[Exercise task]:
Quote the records below word for word, please, from the very first line through the one that contains "FIRST_GROOVE_FROM_END = 2.0 * MM", and nothing beyond it.

[Material]:
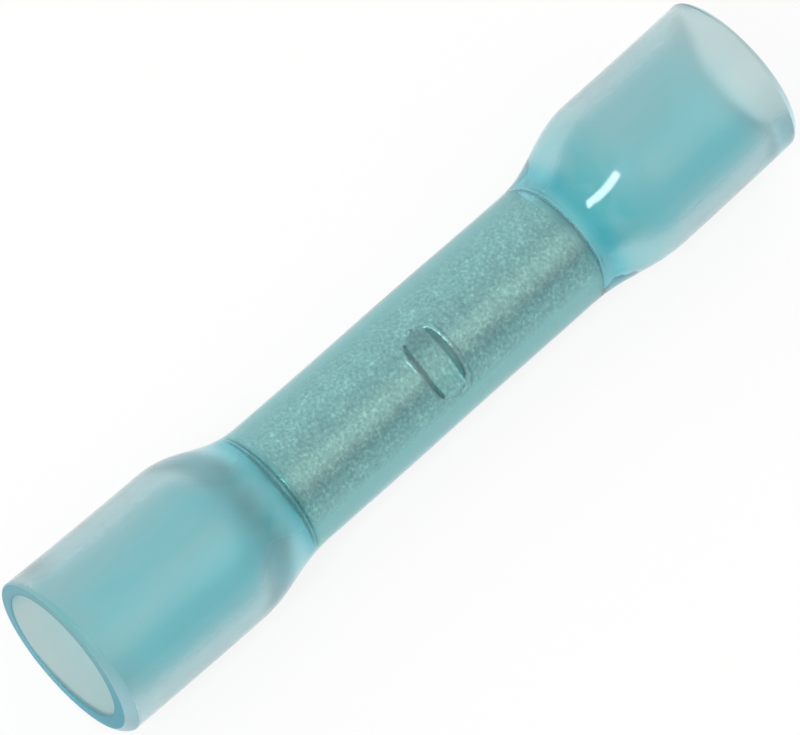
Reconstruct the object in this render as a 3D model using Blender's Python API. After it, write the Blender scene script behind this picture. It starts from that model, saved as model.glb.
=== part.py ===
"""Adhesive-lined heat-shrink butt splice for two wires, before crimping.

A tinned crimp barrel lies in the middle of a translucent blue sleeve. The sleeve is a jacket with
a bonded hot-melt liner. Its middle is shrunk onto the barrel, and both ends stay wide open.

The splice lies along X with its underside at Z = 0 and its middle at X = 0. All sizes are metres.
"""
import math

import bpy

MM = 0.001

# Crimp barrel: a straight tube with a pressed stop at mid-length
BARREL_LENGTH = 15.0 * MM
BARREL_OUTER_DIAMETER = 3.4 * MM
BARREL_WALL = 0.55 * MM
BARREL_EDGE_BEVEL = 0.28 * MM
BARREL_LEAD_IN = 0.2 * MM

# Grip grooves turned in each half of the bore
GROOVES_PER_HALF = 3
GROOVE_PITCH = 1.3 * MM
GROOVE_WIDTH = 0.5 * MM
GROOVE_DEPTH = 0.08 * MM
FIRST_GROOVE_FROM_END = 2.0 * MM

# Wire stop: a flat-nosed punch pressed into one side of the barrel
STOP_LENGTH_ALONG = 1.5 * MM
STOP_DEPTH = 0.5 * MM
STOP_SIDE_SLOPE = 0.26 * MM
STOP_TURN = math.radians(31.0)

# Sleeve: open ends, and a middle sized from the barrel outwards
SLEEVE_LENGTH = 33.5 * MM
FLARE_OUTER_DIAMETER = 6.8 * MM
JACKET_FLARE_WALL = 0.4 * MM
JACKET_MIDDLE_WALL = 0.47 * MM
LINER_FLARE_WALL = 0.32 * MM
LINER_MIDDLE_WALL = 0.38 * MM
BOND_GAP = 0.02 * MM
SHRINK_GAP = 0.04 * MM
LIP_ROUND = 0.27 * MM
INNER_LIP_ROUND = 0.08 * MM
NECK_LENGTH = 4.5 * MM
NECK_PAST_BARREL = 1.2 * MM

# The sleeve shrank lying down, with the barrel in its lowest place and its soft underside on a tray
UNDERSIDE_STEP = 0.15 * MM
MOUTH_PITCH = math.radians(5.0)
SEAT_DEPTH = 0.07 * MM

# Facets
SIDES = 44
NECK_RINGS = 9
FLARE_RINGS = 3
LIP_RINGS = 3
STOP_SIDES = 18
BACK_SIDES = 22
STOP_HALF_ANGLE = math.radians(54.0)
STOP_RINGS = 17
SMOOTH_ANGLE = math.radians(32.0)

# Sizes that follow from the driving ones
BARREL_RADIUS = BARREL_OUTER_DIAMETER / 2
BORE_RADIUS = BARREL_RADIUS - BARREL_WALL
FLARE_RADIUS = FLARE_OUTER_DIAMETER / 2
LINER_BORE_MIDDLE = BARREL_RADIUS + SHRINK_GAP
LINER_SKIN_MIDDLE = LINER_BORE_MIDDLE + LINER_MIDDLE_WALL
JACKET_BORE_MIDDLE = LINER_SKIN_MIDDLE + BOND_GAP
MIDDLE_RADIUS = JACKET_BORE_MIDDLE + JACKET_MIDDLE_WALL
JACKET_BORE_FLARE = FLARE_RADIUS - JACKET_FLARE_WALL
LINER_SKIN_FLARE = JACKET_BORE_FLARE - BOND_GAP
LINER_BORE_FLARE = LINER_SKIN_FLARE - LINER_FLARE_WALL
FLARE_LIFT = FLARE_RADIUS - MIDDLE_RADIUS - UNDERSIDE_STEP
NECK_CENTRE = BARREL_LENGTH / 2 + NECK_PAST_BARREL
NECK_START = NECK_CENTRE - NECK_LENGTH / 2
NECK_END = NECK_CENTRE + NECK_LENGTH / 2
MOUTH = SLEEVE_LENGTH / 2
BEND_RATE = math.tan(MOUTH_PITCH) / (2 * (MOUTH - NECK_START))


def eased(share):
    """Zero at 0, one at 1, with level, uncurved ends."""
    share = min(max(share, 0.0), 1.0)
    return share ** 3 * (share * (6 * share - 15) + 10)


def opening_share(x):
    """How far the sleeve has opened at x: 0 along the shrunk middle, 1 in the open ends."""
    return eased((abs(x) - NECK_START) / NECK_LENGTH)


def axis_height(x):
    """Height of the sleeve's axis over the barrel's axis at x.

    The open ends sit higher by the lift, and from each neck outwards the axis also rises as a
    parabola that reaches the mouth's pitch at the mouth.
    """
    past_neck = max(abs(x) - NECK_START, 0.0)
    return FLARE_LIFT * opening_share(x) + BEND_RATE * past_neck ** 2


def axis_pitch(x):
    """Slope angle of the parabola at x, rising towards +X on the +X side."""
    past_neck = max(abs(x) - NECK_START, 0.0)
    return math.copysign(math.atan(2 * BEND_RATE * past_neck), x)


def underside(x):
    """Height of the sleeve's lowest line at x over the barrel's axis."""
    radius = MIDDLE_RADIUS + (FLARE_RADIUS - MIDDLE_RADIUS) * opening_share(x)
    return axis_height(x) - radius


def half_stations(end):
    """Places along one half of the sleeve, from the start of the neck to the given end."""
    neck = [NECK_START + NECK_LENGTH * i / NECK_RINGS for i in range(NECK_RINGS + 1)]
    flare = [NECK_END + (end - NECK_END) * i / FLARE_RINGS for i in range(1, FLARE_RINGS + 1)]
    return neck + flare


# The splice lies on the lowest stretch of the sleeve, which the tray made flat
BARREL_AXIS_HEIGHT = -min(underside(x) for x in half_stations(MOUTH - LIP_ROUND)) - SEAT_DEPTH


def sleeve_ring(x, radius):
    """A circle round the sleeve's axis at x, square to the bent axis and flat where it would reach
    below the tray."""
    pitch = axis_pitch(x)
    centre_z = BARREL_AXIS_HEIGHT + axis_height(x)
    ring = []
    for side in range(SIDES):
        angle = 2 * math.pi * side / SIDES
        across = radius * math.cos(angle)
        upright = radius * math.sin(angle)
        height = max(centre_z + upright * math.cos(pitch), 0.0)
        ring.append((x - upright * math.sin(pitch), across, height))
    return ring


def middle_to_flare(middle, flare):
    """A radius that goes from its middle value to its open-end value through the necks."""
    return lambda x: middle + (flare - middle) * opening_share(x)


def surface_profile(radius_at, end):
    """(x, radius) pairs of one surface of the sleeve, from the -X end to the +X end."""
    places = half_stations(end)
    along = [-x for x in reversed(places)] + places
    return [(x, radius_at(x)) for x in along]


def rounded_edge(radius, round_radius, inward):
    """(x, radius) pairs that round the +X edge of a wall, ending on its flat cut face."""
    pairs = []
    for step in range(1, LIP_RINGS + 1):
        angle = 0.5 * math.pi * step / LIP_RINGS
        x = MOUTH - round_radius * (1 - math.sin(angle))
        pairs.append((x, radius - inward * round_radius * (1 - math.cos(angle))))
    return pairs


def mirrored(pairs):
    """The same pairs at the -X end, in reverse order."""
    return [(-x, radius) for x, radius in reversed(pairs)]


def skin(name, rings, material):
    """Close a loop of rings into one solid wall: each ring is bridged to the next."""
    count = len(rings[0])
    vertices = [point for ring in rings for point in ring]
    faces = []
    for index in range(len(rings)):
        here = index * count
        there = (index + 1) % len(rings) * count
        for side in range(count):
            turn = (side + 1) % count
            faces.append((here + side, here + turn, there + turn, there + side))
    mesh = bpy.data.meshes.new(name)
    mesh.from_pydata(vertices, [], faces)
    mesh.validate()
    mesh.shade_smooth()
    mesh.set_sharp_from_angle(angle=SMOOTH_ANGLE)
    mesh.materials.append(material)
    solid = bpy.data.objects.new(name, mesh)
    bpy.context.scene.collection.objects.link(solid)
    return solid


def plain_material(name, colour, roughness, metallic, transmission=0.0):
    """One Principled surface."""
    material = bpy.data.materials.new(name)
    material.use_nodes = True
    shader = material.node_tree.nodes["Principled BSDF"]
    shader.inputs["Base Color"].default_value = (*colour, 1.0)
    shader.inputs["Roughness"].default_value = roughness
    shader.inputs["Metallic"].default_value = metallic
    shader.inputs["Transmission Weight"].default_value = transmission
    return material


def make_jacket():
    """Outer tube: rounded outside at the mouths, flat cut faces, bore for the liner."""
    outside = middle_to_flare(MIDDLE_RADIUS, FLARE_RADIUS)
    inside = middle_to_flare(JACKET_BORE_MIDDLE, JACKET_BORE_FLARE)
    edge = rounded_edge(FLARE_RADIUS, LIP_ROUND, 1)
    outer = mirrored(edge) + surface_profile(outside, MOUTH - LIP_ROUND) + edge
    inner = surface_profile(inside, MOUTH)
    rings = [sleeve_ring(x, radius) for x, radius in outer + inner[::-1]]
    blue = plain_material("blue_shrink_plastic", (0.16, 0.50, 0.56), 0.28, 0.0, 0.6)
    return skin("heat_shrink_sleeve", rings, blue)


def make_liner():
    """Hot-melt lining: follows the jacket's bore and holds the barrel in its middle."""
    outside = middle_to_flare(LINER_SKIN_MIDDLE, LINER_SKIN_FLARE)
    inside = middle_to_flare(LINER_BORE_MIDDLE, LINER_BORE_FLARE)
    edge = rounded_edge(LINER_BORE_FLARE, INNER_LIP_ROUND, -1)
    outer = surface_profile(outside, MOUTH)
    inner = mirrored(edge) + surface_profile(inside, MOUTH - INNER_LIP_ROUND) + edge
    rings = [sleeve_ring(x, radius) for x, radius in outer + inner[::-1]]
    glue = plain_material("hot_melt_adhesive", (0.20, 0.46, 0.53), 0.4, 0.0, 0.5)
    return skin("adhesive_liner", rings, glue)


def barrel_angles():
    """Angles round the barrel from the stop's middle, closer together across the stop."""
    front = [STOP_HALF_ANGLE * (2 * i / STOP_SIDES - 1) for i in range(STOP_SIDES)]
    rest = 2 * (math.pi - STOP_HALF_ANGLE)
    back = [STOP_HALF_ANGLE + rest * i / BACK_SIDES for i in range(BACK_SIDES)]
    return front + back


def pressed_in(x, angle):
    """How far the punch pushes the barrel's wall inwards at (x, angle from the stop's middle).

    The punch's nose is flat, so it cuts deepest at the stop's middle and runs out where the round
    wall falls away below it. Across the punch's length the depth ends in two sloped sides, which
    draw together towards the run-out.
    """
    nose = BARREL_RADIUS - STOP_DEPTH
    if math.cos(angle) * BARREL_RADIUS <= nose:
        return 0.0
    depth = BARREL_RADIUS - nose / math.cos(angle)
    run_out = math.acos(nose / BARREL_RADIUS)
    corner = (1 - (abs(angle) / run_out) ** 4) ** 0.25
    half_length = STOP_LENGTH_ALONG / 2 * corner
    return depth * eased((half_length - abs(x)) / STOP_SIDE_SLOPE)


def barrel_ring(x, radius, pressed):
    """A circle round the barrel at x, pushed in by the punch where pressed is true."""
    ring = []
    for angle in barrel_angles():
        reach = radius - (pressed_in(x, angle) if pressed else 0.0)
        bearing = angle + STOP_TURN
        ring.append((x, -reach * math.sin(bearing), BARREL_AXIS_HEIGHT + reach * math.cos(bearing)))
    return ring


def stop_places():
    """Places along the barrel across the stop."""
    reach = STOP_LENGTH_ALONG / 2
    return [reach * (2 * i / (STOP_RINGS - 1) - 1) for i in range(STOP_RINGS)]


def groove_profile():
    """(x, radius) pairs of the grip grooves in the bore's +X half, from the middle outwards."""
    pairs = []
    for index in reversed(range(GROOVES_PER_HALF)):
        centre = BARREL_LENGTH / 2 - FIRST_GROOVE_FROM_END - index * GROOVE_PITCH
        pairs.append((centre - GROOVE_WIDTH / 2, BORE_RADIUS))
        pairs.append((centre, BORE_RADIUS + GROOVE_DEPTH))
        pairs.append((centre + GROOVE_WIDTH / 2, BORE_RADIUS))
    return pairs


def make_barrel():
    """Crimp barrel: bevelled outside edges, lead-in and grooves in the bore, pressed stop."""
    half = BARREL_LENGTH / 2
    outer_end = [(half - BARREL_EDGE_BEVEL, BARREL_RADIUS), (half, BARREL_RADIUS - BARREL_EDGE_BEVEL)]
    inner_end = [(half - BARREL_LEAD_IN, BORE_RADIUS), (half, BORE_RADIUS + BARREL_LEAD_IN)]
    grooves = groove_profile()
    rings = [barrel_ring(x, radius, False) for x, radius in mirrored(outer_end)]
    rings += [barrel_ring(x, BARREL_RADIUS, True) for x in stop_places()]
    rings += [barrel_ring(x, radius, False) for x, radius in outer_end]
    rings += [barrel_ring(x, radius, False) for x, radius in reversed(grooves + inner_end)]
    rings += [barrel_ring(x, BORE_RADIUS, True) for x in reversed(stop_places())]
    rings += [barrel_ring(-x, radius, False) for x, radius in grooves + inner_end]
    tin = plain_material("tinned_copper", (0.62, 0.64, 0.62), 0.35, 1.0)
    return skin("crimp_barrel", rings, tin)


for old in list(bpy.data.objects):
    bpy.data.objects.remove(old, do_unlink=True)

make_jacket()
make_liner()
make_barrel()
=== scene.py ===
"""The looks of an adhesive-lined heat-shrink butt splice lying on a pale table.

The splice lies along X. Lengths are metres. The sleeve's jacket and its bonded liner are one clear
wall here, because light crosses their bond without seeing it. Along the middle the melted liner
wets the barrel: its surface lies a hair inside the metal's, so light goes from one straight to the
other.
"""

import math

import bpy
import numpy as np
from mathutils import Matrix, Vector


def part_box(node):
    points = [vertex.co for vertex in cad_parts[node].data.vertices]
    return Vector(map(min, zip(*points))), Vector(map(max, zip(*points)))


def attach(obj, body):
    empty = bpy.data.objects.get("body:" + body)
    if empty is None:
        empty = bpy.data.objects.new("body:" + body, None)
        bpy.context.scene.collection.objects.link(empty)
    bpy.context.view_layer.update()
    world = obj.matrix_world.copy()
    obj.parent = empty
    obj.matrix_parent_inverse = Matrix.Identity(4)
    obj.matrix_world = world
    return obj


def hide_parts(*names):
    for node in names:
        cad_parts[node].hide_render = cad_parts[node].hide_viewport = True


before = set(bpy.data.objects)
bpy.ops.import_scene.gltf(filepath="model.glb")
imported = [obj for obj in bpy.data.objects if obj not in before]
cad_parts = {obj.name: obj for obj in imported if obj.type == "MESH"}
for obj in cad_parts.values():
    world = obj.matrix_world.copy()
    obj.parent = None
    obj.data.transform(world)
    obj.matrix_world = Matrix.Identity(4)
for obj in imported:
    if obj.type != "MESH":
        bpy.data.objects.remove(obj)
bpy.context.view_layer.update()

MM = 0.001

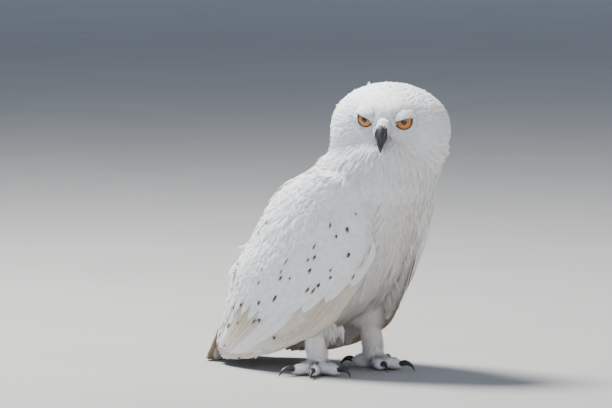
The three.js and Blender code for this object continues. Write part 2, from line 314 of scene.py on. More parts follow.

[Exercise solution]:
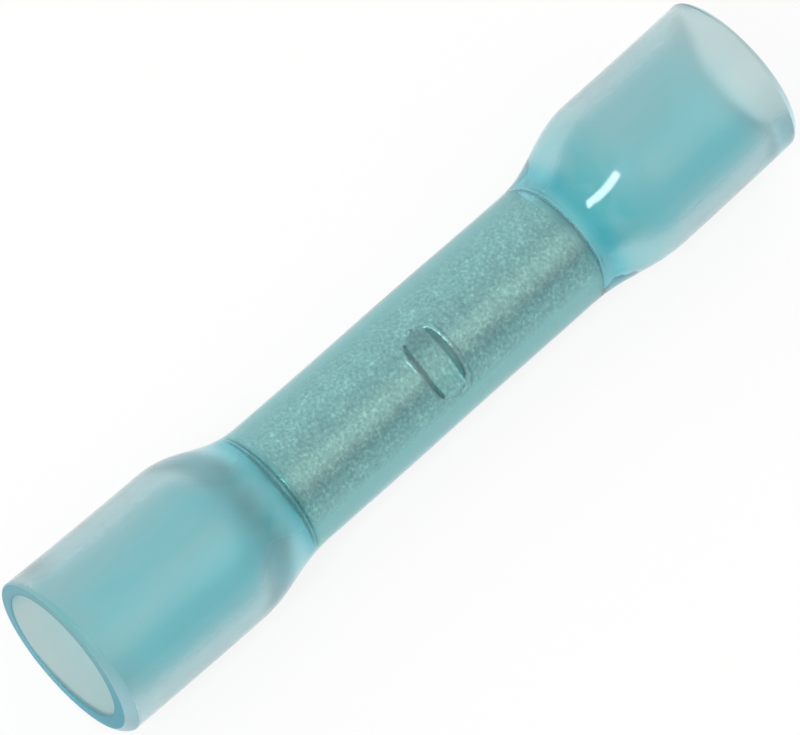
Reconstruct the object in this render as a 3D model using Blender's Python API. After it, write the Blender scene script behind this picture. It starts from that model, saved as model.glb.
=== part.py ===
"""Adhesive-lined heat-shrink butt splice for two wires, before crimping.

A tinned crimp barrel lies in the middle of a translucent blue sleeve. The sleeve is a jacket with
a bonded hot-melt liner. Its middle is shrunk onto the barrel, and both ends stay wide open.

The splice lies along X with its underside at Z = 0 and its middle at X = 0. All sizes are metres.
"""
import math

import bpy

MM = 0.001

# Crimp barrel: a straight tube with a pressed stop at mid-length
BARREL_LENGTH = 15.0 * MM
BARREL_OUTER_DIAMETER = 3.4 * MM
BARREL_WALL = 0.55 * MM
BARREL_EDGE_BEVEL = 0.28 * MM
BARREL_LEAD_IN = 0.2 * MM

# Grip grooves turned in each half of the bore
GROOVES_PER_HALF = 3
GROOVE_PITCH = 1.3 * MM
GROOVE_WIDTH = 0.5 * MM
GROOVE_DEPTH = 0.08 * MM
FIRST_GROOVE_FROM_END = 2.0 * MM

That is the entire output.